Begin

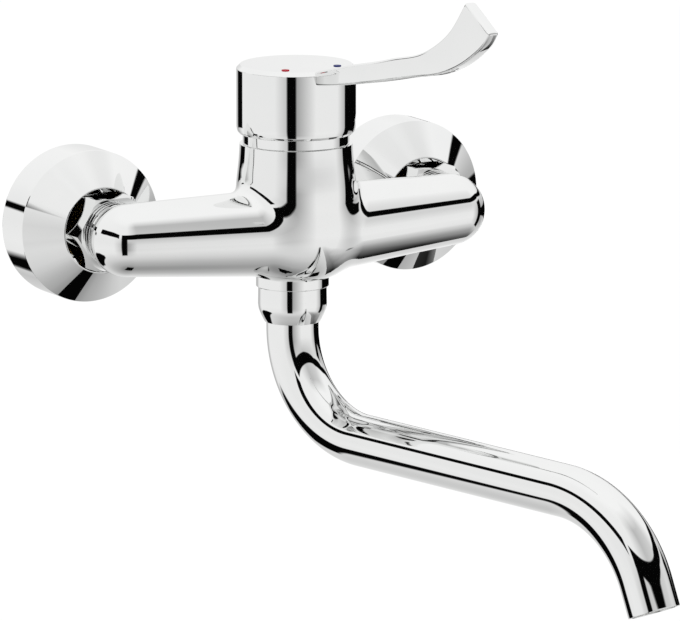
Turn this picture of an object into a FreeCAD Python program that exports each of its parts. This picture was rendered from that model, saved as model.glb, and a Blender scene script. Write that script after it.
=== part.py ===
import FreeCAD, Part
import math
import os

os.makedirs("parts", exist_ok=True)
V = FreeCAD.Vector

# Wall-mounted single-lever basin mixer, millimetres, user on the -Y side.
# Heights are measured from the body's own datum, just above the inlets' axes.
# On saving, all is lifted so that the origin is midway between the two wall
# threads, in the plane of the finished wall.

# Clearances
thread_gap = 0.05
run_gap = 0.08
seal_gap = 0.05
face_gap = 0.3
snug_gap = 0.02

# Wall unions: G1/2 in the wall, G3/4 to the nut
inlet_centres = 150.0
union_offset = 8.0
inlet_z = -0.65
wall_thread_r = 10.48
wall_thread_length = 14.0
wall_way_r = 7.5
swell_back = 1.5
swell_front = 11.0
nut_thread_r = 13.22
front_way_r = 8.5
union_front = 30.0

# Escutcheon: rim cylinder, cone, and the collar that screws on the union
rim_r = 31.3
rim_depth = 17.6
cone_front = 29.5
hole_r = 17.2
sheet_t = 1.4
collar_back = 13.0
collar_front = 16.0
cone_drop = 0.6
hole_drop = 2.4

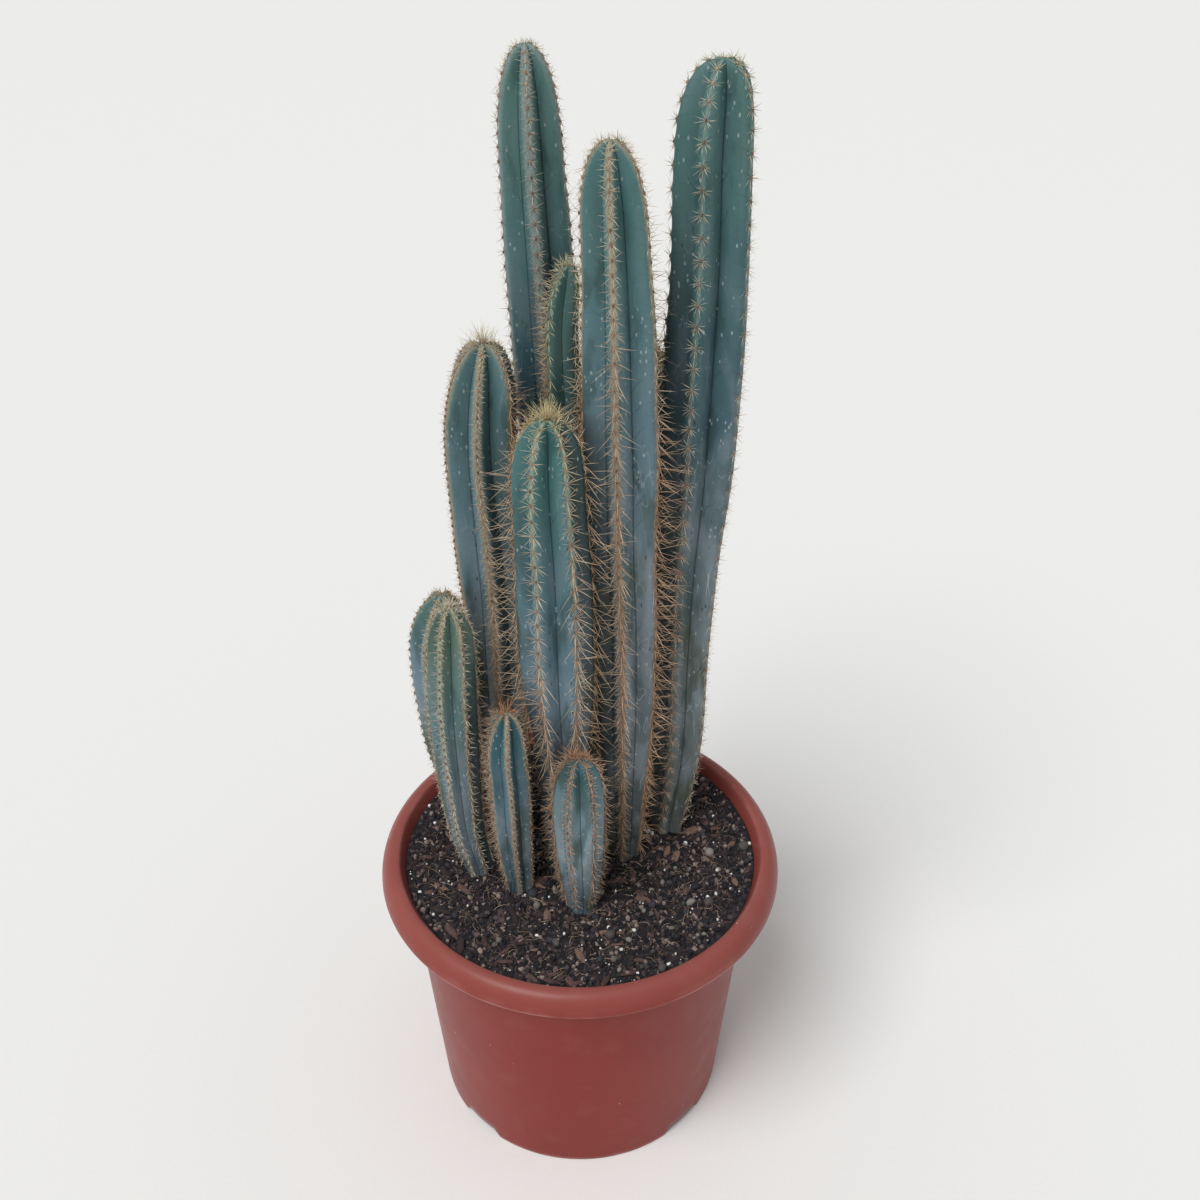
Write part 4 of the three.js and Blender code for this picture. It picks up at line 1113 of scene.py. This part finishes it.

End

GIVEN INSTRUCTION
Show the data once more, exactly as it was written.

OUTPUT OF THE EXERCISE
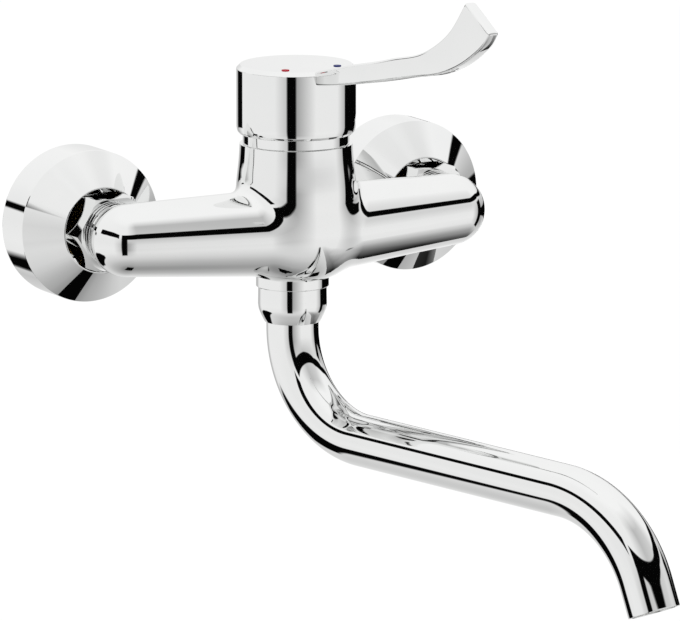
Turn this picture of an object into a FreeCAD Python program that exports each of its parts. This picture was rendered from that model, saved as model.glb, and a Blender scene script. Write that script after it.
=== part.py ===
import FreeCAD, Part
import math
import os

os.makedirs("parts", exist_ok=True)
V = FreeCAD.Vector

# Wall-mounted single-lever basin mixer, millimetres, user on the -Y side.
# Heights are measured from the body's own datum, just above the inlets' axes.
# On saving, all is lifted so that the origin is midway between the two wall
# threads, in the plane of the finished wall.

# Clearances
thread_gap = 0.05
run_gap = 0.08
seal_gap = 0.05
face_gap = 0.3
snug_gap = 0.02

# Wall unions: G1/2 in the wall, G3/4 to the nut
inlet_centres = 150.0
union_offset = 8.0
inlet_z = -0.65
wall_thread_r = 10.48
wall_thread_length = 14.0
wall_way_r = 7.5
swell_back = 1.5
swell_front = 11.0
nut_thread_r = 13.22
front_way_r = 8.5
union_front = 30.0

# Escutcheon: rim cylinder, cone, and the collar that screws on the union
rim_r = 31.3
rim_depth = 17.6
cone_front = 29.5
hole_r = 17.2
sheet_t = 1.4
collar_back = 13.0
collar_front = 16.0
cone_drop = 0.6
hole_drop = 2.4

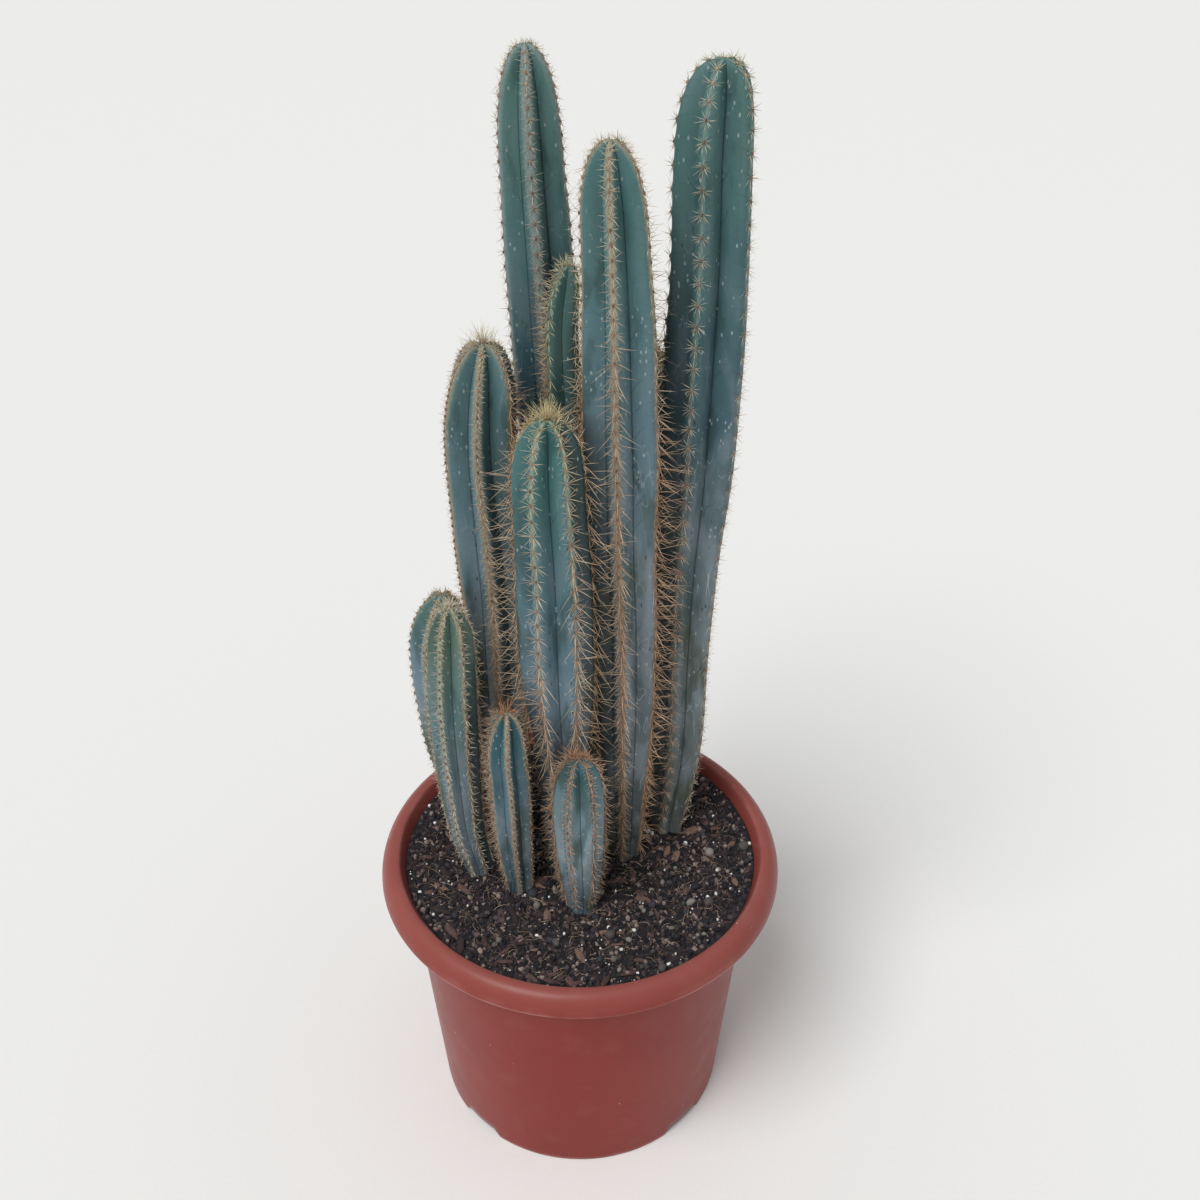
Write part 4 of the three.js and Blender code for this picture. It picks up at line 1113 of scene.py. This part finishes it.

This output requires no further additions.